言葉の宝箱 0373【困ったなあ、言いたいことも自由に言えないなんて】
仏像めぐりが趣味の編集者阿部美果は京都・大覚寺で行方不明になった娘を探す男と出会う。数日後、その娘らしい女が変死体となって発見され、美果は行き合わせたフリーライター浅見光彦と事件の真相を追い始める。

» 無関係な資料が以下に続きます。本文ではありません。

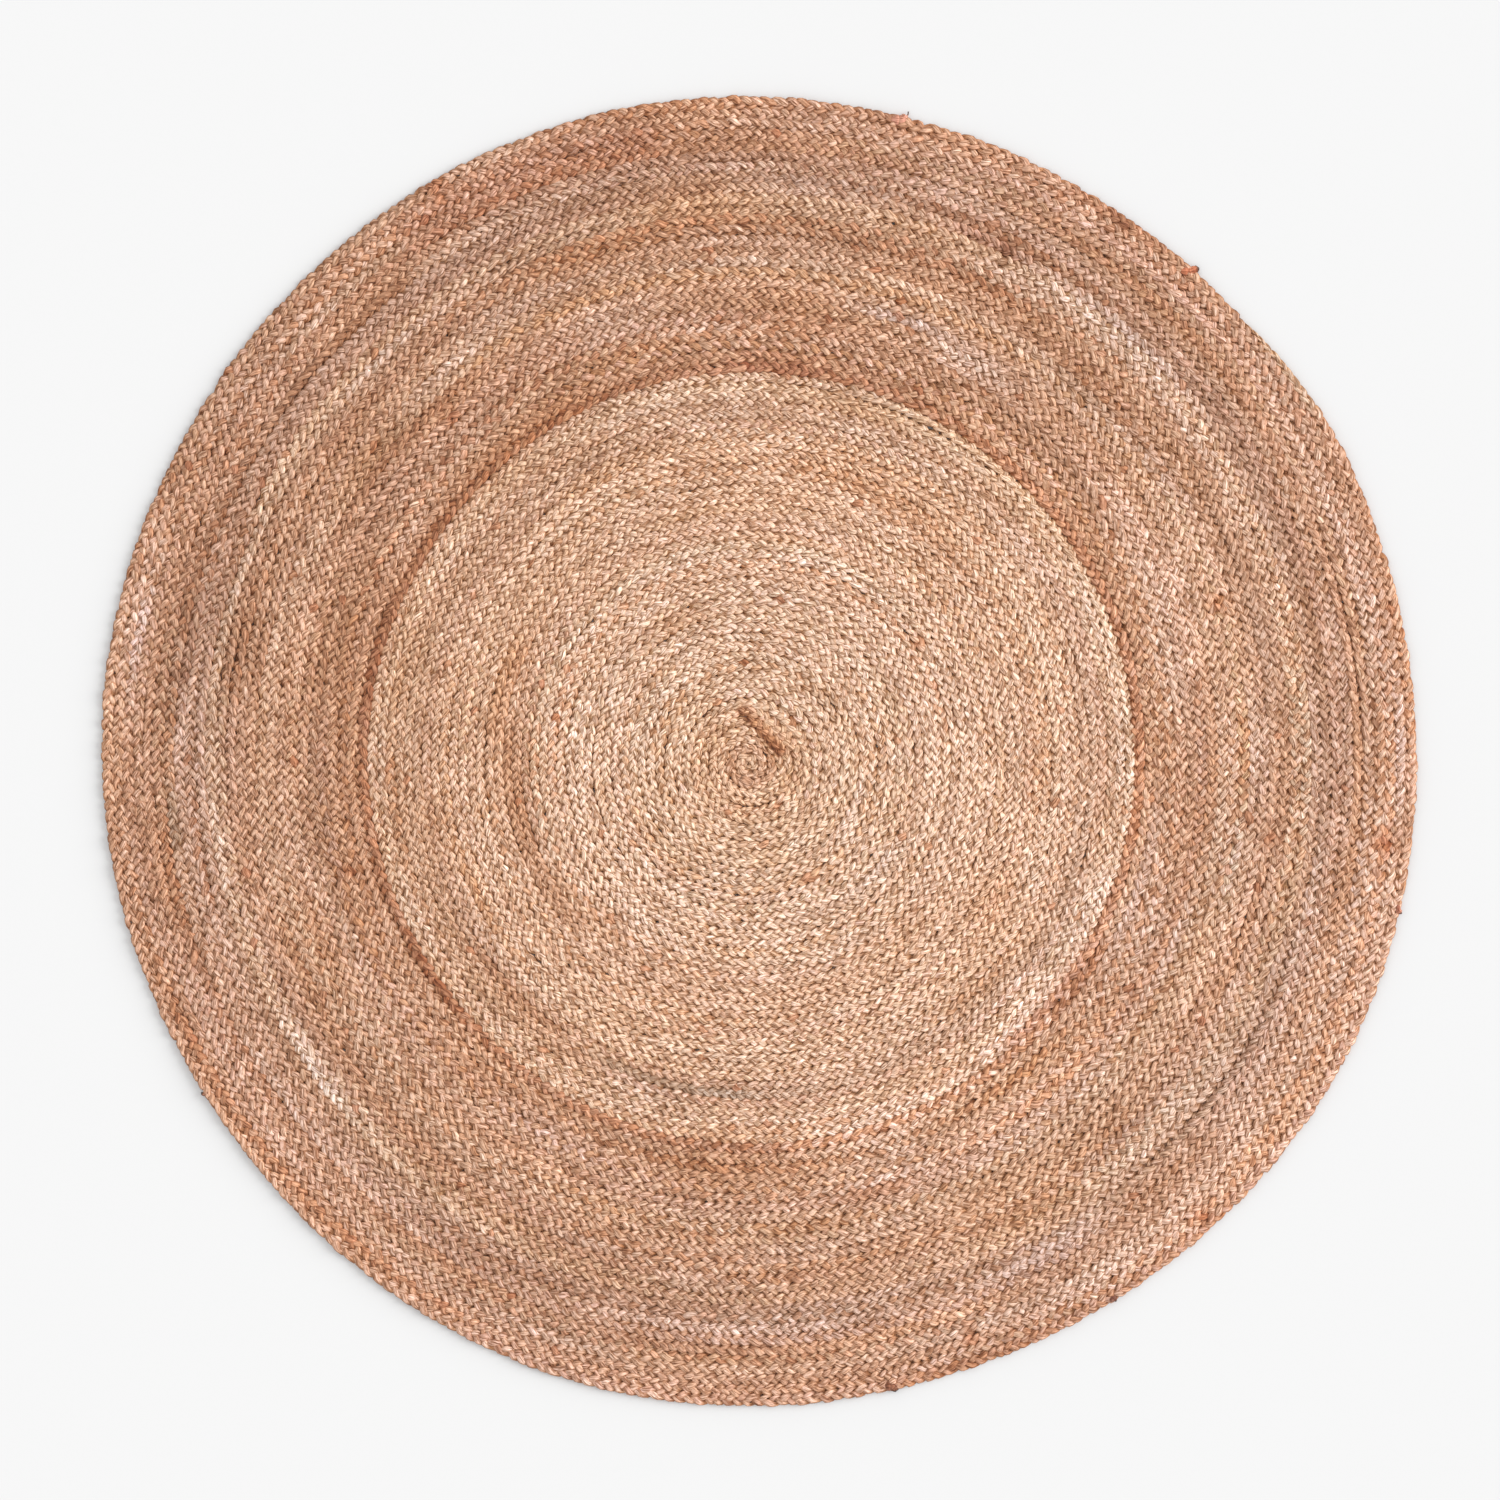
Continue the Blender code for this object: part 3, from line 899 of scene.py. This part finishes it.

やがて半世紀前に起きた新薬師寺の香薬師像盗難事件との意外な接点が浮かび上がる。
・「ミステリー」と銘打つからには、
あたかも必要悪のごとく殺人事件が起きなければならないのですが、
この物語はそんなものがなくても十分に面白い。
この本の中で奈良や京都を旅して、仏像や寺院を拝観し、
会津八一の歌ごころに酔いながら平城山を越えれば、
あなたは浄瑠璃寺あたりで行き惑い、いつの間にか、
浅見クンと一緒にミステリーの世界を彷徨っていることでしょう
*講談社ノベルス版『平城山を越えた女』に「著者のことば」
・困ったなあ、言いたいことも自由に言えないなんて P89
・ひとつのことに取りつかれたときの人間のひたむきさには、
たしかに魅力があるし、美しくもある。